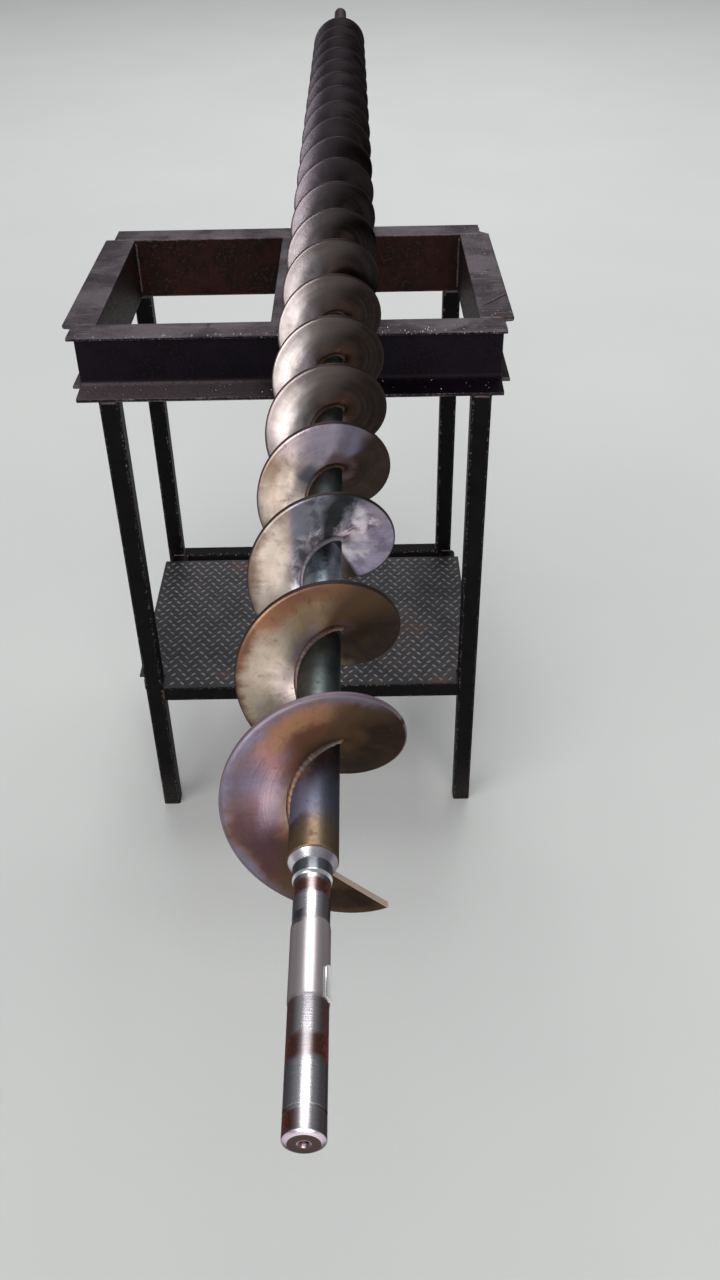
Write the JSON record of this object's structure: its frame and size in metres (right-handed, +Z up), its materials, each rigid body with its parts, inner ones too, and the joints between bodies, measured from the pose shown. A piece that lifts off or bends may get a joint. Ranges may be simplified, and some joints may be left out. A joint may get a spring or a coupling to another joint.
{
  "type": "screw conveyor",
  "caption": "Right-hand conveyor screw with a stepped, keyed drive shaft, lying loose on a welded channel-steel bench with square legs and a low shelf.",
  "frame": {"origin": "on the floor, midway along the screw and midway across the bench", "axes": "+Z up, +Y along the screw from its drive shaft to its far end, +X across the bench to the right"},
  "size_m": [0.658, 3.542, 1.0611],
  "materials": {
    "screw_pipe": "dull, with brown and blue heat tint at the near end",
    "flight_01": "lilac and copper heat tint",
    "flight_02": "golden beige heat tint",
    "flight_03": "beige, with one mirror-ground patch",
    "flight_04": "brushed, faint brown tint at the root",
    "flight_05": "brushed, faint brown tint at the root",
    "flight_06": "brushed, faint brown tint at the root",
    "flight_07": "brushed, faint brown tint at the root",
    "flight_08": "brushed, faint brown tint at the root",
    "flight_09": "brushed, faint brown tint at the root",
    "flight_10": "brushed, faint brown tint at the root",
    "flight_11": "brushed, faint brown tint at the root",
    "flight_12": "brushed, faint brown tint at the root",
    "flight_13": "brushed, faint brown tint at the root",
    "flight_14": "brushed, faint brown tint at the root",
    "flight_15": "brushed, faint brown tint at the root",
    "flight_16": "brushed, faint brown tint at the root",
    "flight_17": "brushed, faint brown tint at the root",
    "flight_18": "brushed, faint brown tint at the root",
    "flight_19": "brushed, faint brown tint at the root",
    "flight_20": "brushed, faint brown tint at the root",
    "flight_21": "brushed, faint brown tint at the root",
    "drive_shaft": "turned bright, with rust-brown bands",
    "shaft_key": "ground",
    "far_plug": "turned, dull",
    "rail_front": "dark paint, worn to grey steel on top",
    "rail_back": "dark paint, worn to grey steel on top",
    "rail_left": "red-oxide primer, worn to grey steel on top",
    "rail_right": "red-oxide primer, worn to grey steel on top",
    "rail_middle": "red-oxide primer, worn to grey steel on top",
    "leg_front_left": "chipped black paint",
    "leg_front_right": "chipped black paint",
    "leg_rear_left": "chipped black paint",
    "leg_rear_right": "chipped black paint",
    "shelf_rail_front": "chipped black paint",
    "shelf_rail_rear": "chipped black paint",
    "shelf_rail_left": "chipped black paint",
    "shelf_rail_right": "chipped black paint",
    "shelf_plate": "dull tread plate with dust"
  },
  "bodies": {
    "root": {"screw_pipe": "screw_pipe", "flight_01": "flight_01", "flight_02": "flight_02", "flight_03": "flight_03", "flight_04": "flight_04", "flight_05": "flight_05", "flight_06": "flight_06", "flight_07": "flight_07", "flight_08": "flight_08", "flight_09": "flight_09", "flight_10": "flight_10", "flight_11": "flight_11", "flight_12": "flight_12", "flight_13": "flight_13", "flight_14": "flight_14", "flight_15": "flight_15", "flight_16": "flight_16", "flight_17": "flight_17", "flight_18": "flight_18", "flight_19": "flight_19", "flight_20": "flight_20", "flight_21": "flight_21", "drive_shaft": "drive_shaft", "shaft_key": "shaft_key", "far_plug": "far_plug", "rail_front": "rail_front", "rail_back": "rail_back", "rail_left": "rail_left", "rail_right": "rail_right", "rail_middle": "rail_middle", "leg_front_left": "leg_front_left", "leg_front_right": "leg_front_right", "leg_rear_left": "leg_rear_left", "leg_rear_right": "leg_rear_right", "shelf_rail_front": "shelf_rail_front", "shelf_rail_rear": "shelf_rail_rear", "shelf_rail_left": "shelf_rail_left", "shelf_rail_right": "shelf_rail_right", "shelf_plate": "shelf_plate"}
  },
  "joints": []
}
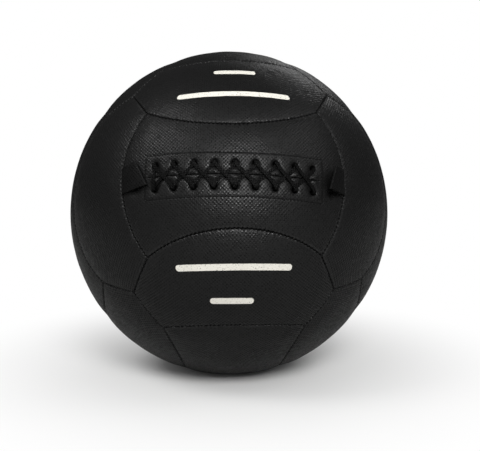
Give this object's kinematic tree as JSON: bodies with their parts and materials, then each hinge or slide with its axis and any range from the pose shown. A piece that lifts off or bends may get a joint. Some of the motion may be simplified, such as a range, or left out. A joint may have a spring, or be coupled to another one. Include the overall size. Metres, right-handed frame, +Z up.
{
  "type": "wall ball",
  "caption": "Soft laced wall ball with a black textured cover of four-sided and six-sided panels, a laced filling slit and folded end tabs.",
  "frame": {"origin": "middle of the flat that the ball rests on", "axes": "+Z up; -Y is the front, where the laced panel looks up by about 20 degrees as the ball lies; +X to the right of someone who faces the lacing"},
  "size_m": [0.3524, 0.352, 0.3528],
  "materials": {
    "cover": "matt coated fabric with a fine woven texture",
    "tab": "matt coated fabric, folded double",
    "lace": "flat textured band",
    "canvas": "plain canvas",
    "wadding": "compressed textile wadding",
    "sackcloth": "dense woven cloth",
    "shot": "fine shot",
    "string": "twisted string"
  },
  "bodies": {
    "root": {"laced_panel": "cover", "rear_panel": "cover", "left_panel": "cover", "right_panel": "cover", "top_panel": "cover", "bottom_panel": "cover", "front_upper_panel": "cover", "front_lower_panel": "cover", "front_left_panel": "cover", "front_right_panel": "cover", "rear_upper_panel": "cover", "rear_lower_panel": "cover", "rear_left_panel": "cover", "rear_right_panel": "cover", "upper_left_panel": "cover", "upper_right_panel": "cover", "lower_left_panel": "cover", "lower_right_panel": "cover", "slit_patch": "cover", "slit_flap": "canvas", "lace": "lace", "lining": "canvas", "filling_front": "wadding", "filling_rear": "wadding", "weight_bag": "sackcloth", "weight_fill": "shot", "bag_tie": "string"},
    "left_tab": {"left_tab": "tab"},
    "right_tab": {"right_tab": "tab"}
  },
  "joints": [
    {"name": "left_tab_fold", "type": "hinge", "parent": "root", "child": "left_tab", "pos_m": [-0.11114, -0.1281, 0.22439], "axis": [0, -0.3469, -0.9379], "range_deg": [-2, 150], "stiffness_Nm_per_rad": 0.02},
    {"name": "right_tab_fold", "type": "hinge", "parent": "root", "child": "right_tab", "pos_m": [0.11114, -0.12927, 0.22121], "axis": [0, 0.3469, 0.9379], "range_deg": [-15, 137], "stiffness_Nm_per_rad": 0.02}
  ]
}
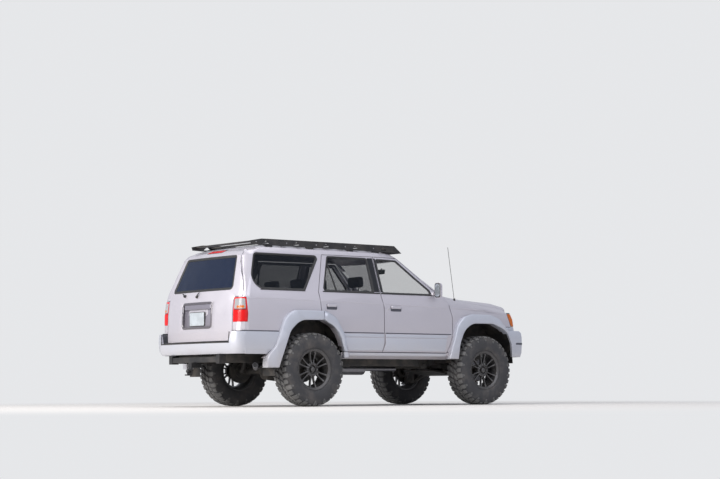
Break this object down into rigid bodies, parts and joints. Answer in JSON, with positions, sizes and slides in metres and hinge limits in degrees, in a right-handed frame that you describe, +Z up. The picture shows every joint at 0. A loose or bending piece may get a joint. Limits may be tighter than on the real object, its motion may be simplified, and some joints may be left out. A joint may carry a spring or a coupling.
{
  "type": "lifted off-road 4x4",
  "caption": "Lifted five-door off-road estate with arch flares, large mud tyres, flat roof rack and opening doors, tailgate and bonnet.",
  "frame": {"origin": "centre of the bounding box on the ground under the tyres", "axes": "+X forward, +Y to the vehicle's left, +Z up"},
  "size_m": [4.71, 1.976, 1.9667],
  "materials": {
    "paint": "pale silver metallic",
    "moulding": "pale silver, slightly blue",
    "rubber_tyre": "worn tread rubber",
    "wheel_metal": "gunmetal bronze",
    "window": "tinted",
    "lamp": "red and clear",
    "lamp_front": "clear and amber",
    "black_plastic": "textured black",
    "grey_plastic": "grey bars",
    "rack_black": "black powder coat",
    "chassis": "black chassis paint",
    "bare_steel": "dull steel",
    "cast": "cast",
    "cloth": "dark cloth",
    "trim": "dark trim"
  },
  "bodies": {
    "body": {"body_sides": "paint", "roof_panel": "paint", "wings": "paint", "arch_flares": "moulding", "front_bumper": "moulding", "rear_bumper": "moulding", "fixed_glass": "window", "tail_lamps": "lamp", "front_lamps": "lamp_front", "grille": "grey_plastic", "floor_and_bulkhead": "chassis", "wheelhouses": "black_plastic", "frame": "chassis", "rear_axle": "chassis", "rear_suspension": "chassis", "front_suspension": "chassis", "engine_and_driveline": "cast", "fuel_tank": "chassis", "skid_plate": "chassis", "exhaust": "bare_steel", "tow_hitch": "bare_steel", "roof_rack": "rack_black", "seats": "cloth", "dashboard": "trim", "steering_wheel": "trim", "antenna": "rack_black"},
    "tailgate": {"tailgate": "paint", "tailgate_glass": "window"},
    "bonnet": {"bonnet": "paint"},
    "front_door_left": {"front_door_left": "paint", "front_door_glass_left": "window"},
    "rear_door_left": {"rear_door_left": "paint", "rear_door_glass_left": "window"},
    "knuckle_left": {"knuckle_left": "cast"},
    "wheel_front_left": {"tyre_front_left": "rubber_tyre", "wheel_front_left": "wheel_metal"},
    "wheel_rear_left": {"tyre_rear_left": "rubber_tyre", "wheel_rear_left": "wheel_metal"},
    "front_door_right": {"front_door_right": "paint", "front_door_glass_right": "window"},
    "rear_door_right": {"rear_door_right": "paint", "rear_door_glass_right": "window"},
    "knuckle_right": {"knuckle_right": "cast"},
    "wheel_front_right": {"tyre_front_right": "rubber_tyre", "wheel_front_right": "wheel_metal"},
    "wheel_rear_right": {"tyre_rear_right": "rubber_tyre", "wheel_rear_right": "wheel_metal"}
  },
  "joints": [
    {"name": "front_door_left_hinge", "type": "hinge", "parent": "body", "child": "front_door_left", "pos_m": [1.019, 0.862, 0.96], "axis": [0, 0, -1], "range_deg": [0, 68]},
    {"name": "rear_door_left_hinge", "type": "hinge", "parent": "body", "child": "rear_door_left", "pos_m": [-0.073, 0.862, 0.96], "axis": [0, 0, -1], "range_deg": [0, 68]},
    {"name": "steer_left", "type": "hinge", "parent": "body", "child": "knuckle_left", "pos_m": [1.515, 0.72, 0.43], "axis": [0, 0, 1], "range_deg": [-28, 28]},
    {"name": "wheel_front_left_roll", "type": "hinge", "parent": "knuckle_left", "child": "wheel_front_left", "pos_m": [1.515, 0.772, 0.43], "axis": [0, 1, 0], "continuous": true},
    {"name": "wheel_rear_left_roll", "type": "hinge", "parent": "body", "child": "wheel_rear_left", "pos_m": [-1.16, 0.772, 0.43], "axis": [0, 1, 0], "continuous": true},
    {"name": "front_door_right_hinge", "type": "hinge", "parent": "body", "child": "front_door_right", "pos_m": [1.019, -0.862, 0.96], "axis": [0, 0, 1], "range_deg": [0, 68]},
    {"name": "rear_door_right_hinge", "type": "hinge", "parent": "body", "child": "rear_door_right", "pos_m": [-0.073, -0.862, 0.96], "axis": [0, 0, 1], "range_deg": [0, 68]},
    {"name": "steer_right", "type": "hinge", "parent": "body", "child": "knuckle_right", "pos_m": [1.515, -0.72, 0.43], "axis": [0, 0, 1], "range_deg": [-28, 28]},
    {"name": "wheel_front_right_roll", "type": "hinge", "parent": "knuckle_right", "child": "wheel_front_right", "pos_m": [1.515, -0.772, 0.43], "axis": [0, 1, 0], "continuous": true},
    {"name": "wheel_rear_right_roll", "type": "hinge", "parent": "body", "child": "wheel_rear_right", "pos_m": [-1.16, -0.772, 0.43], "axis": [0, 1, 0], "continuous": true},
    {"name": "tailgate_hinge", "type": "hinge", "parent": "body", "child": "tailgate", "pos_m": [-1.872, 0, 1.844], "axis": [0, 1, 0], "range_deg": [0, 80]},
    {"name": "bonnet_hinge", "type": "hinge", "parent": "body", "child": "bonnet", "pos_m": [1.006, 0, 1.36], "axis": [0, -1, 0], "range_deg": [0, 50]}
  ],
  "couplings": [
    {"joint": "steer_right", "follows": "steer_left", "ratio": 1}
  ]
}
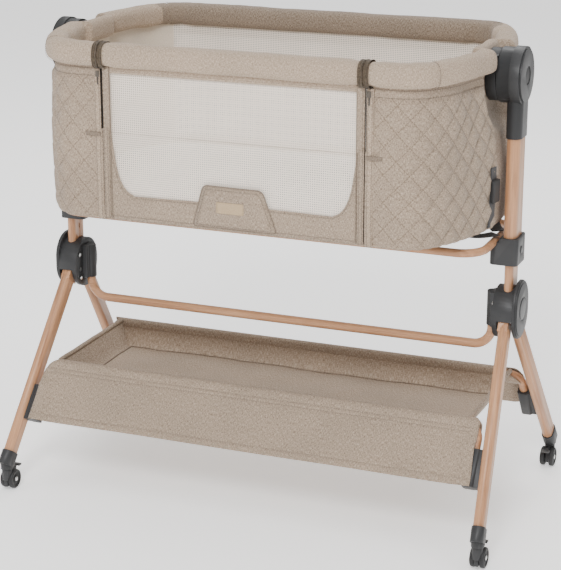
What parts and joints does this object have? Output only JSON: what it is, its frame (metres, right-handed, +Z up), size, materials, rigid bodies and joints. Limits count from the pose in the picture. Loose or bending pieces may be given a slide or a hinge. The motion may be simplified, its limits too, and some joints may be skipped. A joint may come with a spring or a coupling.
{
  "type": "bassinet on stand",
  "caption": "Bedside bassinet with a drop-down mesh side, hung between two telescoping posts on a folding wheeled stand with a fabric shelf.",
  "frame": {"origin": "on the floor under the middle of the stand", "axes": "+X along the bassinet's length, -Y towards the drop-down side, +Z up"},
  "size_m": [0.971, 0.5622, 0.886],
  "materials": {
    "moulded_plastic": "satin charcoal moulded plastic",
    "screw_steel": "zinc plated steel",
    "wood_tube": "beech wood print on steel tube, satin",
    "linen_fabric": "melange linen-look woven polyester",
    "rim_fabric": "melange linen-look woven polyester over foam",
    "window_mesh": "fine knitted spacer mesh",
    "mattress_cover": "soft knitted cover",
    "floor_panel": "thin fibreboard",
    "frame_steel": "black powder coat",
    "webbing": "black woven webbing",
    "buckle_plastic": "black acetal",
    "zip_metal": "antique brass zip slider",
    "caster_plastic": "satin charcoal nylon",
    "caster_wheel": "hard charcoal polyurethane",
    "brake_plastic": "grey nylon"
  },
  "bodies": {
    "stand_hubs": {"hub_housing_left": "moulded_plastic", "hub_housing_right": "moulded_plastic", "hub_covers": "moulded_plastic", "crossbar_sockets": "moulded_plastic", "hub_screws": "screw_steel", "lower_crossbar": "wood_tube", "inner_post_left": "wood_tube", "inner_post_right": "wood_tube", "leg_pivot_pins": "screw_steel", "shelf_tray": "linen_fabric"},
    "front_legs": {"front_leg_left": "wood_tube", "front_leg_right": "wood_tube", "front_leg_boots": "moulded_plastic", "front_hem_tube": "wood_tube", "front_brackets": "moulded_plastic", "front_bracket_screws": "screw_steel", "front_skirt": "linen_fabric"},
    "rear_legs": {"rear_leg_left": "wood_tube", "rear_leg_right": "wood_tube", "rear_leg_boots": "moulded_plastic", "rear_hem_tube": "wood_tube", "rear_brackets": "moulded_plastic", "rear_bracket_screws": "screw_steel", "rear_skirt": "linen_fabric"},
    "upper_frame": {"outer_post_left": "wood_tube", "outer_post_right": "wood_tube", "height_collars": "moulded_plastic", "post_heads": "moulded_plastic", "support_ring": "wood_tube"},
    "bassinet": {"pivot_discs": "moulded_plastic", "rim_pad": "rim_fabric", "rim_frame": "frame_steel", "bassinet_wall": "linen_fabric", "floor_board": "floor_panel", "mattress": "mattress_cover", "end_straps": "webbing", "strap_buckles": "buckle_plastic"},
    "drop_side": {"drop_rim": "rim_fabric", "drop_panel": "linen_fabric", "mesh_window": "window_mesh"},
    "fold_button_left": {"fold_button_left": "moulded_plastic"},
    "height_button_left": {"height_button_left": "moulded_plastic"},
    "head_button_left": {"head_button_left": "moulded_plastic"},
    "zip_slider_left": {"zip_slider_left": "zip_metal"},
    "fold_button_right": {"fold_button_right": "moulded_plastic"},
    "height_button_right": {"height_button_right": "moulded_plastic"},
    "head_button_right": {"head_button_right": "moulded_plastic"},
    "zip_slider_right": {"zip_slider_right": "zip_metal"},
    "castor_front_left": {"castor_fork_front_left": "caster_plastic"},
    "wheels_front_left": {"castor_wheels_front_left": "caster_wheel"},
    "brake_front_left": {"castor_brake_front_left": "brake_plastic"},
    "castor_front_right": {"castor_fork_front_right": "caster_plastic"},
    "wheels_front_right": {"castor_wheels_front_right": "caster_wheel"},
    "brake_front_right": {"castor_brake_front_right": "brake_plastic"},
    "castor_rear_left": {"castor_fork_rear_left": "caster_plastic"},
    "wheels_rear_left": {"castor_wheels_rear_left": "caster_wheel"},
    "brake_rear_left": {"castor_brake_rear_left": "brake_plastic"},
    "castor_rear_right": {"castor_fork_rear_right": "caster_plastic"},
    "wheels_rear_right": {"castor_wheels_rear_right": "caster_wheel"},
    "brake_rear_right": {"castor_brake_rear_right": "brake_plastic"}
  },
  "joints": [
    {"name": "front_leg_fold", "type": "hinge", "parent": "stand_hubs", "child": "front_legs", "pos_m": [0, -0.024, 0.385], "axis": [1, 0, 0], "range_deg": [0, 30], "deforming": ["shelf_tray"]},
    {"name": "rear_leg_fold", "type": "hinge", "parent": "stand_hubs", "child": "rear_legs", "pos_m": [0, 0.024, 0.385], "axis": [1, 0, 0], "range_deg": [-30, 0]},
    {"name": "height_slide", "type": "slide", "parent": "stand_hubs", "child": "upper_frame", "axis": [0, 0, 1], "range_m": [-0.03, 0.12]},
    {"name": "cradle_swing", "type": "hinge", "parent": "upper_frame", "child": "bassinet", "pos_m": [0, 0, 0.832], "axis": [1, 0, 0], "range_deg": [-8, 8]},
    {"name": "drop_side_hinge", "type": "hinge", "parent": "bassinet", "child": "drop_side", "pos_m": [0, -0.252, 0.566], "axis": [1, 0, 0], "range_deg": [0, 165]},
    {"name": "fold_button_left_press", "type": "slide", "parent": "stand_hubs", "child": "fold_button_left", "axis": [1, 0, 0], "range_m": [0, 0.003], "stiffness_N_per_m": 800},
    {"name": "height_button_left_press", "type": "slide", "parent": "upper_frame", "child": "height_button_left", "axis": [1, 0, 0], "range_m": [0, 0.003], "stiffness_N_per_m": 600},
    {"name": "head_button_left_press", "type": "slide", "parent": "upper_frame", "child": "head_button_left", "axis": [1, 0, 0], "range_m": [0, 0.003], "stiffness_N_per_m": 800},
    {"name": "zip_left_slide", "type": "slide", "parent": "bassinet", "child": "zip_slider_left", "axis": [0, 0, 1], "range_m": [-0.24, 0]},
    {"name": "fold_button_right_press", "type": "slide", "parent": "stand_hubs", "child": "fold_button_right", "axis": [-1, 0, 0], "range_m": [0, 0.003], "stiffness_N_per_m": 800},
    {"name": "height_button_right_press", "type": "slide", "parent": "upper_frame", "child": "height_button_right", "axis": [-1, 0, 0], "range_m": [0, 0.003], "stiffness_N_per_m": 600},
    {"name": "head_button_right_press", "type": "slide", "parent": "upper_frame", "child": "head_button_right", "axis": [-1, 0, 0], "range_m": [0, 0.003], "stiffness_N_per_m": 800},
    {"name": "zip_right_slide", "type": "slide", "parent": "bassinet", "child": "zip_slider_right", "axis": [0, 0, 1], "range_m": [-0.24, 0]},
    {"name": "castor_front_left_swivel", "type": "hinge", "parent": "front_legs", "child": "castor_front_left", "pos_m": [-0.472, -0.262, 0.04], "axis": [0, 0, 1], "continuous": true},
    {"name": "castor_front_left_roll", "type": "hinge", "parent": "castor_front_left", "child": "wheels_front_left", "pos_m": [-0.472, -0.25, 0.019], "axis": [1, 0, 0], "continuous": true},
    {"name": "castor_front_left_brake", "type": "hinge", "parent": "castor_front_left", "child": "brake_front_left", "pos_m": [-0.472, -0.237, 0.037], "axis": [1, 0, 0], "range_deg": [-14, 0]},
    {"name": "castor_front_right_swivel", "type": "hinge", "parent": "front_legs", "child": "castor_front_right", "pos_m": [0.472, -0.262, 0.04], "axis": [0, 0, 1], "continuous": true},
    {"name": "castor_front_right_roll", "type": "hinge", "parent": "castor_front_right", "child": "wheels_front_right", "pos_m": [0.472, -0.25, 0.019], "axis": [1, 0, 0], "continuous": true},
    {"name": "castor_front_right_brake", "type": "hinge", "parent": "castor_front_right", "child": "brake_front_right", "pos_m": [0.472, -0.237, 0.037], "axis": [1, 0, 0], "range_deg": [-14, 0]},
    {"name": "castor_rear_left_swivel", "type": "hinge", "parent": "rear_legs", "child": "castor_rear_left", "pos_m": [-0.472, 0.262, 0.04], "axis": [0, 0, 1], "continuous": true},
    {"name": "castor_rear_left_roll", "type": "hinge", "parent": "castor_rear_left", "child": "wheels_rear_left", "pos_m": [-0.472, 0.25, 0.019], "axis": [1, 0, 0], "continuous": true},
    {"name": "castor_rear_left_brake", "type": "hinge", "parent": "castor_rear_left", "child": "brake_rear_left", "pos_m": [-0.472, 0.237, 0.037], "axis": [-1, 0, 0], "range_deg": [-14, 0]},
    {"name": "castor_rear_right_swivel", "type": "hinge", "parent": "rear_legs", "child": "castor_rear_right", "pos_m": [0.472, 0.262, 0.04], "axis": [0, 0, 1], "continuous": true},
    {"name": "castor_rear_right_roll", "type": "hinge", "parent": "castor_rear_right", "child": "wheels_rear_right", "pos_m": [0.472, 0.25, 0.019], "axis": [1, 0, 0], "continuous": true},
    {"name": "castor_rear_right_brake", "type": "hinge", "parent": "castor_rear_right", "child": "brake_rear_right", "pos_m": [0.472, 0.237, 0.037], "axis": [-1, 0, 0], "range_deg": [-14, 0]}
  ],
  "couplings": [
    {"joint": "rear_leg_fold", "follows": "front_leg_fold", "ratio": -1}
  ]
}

WHAT TO DO - Find all lines with "joints" in them and copy each one.

ANSWER TO THE EXERCISE -
Write the JSON record of this object's structure: its frame and size in metres (right-handed, +Z up), its materials, each rigid body with its parts, inner ones too, and the joints between bodies, measured from the pose shown. A piece that lifts off or bends may get a joint. Ranges may be simplified, and some joints may be left out. A joint may get a spring or a coupling to another joint.
  "joints": []
  "joints": [
Break this object down into rigid bodies, parts and joints. Answer in JSON, with positions, sizes and slides in metres and hinge limits in degrees, in a right-handed frame that you describe, +Z up. The picture shows every joint at 0. A loose or bending piece may get a joint. Limits may be tighter than on the real object, its motion may be simplified, and some joints may be left out. A joint may carry a spring or a coupling.
  "joints": [
What parts and joints does this object have? Output only JSON: what it is, its frame (metres, right-handed, +Z up), size, materials, rigid bodies and joints. Limits count from the pose in the picture. Loose or bending pieces may be given a slide or a hinge. The motion may be simplified, its limits too, and some joints may be skipped. A joint may come with a spring or a coupling.
  "joints": [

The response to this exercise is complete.